Comunhão, culto e testemunho
Uma igreja cheia do Espírito também persevera na comunhão (koinonia, de koinos, “comum”; At 2.42, 44-46); ou seja, ela exerce cuidado com empenho e dedicação. A palavra koinonia testemunha a vida comunitária da igreja: 1) expressando o que compartilhamos, inclusive o Pai, o Filho e o Espírito Santo, com quem temos comunhão (1Jo 1.3; 2Co 13.13); 2) e expressando o que partilhamos uns com os outros. Koinonia é a palavra que Paulo usou para a “oferta” que recolheu entre as igrejas gregas (2Co 8.4; 9.13; koinonikos é a palavra para “generoso”). Outro uso da palavra está em Hb 12.15: “Cuidem para que ninguém fique afastado da graça de Deus, que nenhuma raiz de amargura, brotando, cause perturbação e, por meio dela, muitos sejam contaminados”. Portanto, o cuidado de uns para com os outros em amor é uma das características indispensáveis e mais necessárias hoje para uma igreja que se pretende cristã.
Uma igreja cheia do Espírito celebra a Ceia do Senhor e adora a Deus diariamente, em espírito de unanimidade no templo e também de casa em casa (At 2.42, 46).
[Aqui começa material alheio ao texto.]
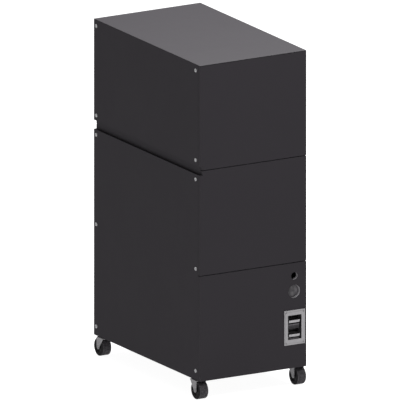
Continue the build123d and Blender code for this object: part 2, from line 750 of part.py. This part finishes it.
def main():
    os.makedirs("parts", exist_ok=True)
    nodes = {**carcass_nodes(), **drawer_nodes(), **power_nodes(), **caster_nodes()}
    for name, shape in nodes.items():
        solid = Compound(children=shape) if isinstance(shape, list) else shape
        export_step(solid, f"parts/{name}.step")


main()
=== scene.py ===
import json
import math

import bmesh
import bpy
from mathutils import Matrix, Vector


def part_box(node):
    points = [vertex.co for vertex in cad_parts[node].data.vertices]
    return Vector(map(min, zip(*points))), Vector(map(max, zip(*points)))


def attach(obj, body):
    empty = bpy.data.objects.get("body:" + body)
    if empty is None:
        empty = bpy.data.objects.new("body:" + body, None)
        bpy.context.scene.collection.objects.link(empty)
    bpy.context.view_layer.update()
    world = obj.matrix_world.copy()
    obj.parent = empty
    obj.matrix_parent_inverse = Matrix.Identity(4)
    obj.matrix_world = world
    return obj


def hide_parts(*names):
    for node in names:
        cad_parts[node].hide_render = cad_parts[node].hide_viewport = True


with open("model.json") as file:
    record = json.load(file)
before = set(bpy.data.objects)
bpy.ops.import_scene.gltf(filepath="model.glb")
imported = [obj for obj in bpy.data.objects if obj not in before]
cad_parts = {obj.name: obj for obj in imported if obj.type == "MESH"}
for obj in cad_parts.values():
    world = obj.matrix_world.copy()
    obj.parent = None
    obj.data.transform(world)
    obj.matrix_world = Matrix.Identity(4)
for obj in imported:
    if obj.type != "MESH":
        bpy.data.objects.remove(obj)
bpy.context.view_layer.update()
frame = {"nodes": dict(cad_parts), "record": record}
NODES = frame["nodes"]

# Tall steel drawer cabinet on castors. All lengths are in metres, in the CAD model's frame.

DRAWERS = ("bottom", "middle", "top")
CASTERS = ("front_left", "front_right", "rear_left", "rear_right")
MM = 0.001


# Node helpers


def new_material(name, colour, roughness, metallic=0.0, specular=0.5):
    """A material whose Principled shader has these plain values. Returns it with its tree and shader."""
    mat = bpy.data.materials.new(name)
    mat.use_nodes = True
    tree = mat.node_tree
    shader = tree.nodes["Principled BSDF"]
    shader.inputs["Base Color"].default_value = (*colour, 1)
    shader.inputs["Roughness"].default_value = roughness
    shader.inputs["Metallic"].default_value = metallic
    shader.inputs["Specular IOR Level"].default_value = specular
    return mat, tree, shader


def coordinates(tree):
    """Positions in the row frame: every CAD node and piece keeps its place in its mesh."""
    return tree.nodes.new("ShaderNodeTexCoord").outputs["Object"]


def noise(tree, scale, detail=2.0, roughness=0.5, stretch=(1, 1, 1)):
    """A noise value between 0 and 1. scale is in waves per metre."""
    mapping = tree.nodes.new("ShaderNodeMapping")
    mapping.inputs["Scale"].default_value = stretch
    tree.links.new(coordinates(tree), mapping.inputs["Vector"])
    node = tree.nodes.new("ShaderNodeTexNoise")
    node.inputs["Scale"].default_value = scale
    node.inputs["Detail"].default_value = detail
    node.inputs["Roughness"].default_value = roughness
    tree.links.new(mapping.outputs["Vector"], node.inputs["Vector"])
    return node.outputs["Fac"]


def remap(tree, value, low, high, to_low, to_high):
    """Maps a value from one range to another, clamped and smooth."""
    node = tree.nodes.new("ShaderNodeMapRange")
    node.interpolation_type = "SMOOTHSTEP"
    for socket, number in zip(node.inputs[1:5], (low, high, to_low, to_high)):
        socket.default_value = number
    tree.links.new(value, node.inputs["Value"])
    return node.outputs["Result"]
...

Tudo aquilo que ela faz é em louvor da glória de Deus, porque ela sabe que existe exatamente para a adoração: “porque dele, e por meio dele, e para ele são todas as coisas. A ele seja a glória para sempre. Amém!” (Rm 11.36). A igreja, assim, expressa tanto alegria quanto reverência nessa adoração: “Os discípulos, porém, estavam cheios de alegria e do Espírito Santo” (At 13.52). E os filhos de Deus sabem que não são o centro das atenções de Deus. Por isso, eles são gratos a Ele em Cristo por tê-los libertado de si mesmos e de seus ídolos, para que adorem a Deus, em quem, de fato, eles encontram verdadeira satisfação e felicidade. “Singeleza” no versículo 46 pode significar generosidade, franqueza, humildade, e expressa esse contentamento que só Deus pode dar ao ser humano.
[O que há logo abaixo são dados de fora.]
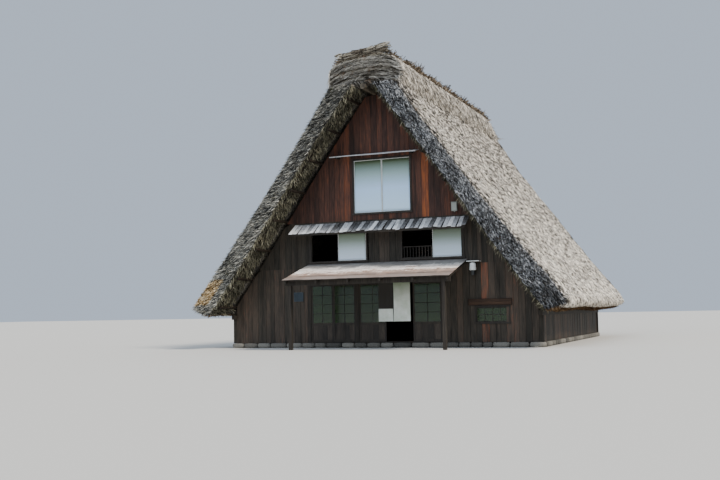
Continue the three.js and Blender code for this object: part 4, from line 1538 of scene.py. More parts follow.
@dataclass
class StrawBundles:
    """Straw bundles roped across the ridge, with torn bark and tufts of reed between them."""

    cap: RidgeCap
    wall_y: float
    places: tuple = (-0.83, 1.1, 2.9, 4.7, 6.5, 8.3, 9.9)
    half: float = 0.96
    radius: float = 0.14
    swelling: tuple = (1.5, 1.05, 0.95, 1.1, 1.6)
    ties: tuple = (-0.45, 0.1, 0.5)
    tie_radius: float = 0.014
    strips: int = 11
    front_rise: float = 0.94
    front_tilt: float = 0.103
    front_xs: tuple = (-0.95, -0.8, -0.55, -0.25, 0.1, 0.4, 0.62, 0.93)
    front_radii: tuple = (0.09, 0.155, 0.11, 0.15, 0.11, 0.13, 0.19, 0.15)
    front_ties: tuple = (-0.62, -0.5, 0.0, 0.12, 0.45)
    front_strips: int = 3
    edge_tufts: tuple = (20, 0.25)
    end_tufts: tuple = (70, 0.36)
    tuft_pitch: float = 0.09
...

Uma igreja cheia do Espírito também evangeliza, e faz isso de forma natural, em razão de sua nova vida (At 2.47). Ela não pode deixar de falar de tudo aquilo que experimenta em Cristo. Ora, ela é testemunha de Jesus (At 1.8). Assim, enquanto essa igreja vive a sua fé, Deus acrescenta os salvos, ainda que Ele tenha escolhido fazer isso por meio dos discípulos, seus vasos de barro (v. 47). Tal fato mostra que os discípulos eram vistos e ouvidos pela comunidade ao redor. Ou seja, a igreja de Cristo era uma igreja “para fora”, e muito estimada, tendo sido concebida para ser sal da terra e luz do mundo, e não para ficar entretida em eventos eclesiásticos internos, sem relevância testemunhal. Motivo? Porque esse testemunho implica na salvação dos pecadores.